Un féminicide est un meurtre dû au genre de la femme. Cette notion a été théorisée au Mexique par l’anthropologue et militante Marcela Lagarde. Elle apporte à ce concept des éléments contextuels et y ajoute la notion d’impunité. Si le Mexique est un des pays où il y a le plus de féminicides au monde, il faut aussi signaler que 98% des meurtres restent impunis.

« J’ai du mal à prononcer les mots “homicide” et “assassinat”. Peut-être parce que c’est l’hôpital qui se fout de la charité. Moi aussi je suis une meurtrière, coupable d’homicide, mais je sens qu’il y a crime et crime, et ce n’est pas la même chose de tuer un preneur d’otages, un violeur ou un empoisonneur qui vend du crack fabriqué avec de l’éphédrine que de tuer ta financée par jalousie.»

Le sentiment qu’un lien unit ces femmes traverse le livre.

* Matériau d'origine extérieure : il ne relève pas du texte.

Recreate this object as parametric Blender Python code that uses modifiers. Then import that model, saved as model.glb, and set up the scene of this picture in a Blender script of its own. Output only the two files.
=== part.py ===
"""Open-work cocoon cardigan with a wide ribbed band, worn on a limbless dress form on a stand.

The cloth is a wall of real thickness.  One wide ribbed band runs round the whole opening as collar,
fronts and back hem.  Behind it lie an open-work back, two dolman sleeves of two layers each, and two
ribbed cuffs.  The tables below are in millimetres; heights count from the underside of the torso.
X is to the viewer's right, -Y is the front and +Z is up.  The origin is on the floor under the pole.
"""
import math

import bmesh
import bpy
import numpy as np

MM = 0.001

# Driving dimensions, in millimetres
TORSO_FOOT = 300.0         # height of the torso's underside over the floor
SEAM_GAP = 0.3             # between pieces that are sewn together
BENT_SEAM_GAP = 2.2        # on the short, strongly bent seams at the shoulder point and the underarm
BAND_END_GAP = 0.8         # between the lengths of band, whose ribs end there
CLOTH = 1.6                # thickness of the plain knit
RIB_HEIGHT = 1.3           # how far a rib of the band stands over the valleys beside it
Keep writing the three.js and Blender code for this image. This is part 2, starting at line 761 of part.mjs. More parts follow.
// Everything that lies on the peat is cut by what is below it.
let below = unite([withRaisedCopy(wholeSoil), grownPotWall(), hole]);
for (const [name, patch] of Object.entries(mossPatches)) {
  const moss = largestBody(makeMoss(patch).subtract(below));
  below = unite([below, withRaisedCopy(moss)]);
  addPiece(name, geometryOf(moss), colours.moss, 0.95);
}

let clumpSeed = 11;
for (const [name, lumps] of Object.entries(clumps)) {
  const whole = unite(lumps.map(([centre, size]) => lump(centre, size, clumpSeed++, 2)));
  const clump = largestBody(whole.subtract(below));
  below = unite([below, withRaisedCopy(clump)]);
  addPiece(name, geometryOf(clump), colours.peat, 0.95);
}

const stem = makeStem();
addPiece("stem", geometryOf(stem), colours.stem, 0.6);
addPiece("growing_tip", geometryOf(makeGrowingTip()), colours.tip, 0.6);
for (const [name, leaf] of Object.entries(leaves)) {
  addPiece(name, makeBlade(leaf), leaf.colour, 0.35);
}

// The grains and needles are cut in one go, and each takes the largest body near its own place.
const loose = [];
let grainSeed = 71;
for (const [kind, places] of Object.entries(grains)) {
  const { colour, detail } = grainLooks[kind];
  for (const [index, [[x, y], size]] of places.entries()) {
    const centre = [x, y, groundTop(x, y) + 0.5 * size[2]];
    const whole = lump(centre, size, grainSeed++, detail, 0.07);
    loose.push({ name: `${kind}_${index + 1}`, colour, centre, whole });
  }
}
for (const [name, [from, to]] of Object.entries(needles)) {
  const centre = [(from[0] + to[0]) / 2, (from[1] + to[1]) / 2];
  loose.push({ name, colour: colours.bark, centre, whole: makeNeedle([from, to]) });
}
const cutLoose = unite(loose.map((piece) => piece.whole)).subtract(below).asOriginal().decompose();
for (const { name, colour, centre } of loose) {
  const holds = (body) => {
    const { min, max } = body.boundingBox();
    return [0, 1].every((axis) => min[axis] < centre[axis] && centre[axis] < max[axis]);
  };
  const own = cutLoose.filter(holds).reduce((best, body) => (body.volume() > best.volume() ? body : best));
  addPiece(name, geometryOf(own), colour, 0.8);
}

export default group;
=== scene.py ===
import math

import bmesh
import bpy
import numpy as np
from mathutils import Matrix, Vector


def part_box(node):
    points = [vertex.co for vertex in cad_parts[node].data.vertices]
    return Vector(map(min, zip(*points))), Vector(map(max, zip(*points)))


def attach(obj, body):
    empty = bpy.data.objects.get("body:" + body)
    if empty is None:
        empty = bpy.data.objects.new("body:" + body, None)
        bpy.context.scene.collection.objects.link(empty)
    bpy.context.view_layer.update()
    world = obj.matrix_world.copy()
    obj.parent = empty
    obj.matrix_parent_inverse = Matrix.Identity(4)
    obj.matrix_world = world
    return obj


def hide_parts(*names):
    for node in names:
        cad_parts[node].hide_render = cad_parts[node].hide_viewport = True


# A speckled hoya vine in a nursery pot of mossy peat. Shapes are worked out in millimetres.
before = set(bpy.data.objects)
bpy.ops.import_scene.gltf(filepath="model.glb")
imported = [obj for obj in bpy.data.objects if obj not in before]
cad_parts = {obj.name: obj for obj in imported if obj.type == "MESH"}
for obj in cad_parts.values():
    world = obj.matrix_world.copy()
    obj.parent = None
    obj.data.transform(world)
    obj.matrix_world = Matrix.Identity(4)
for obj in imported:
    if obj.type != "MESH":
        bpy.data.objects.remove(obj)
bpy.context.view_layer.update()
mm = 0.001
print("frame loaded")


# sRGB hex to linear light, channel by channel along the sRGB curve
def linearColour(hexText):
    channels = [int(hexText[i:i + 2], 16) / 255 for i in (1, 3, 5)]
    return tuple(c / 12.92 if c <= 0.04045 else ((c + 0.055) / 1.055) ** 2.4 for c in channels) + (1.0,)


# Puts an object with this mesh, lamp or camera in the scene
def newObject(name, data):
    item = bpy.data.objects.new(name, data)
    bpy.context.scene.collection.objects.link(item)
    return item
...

Certaines se connaissent, d’autres se croisent, d’autres encore sont isolées dans ce tissu de récits, pourtant, on a toujours l’impression qu’elles sont liées par un fil rouge invisible. D’une certaine manière c’est le cas, puisqu’elles font partie de la même histoire, celle de la « guerre mondiale contre les femmes. »

« Tu captes, mon pote ? »

Prendre le lecteur à partie, c’est aussi, d’une certaine façon, le rendre complice, ici complice de l’horreur

Que ce soit Regina, Diana ou « La Chiqui » ces femmes s’adressent aux lecteur.ices, qui sont intégré.es dans la narration de chacun des récits. Il est donc impossible d’échapper à l’horreur qui va se révéler à nous au fur et à mesure que l’on avance dans ces histoires.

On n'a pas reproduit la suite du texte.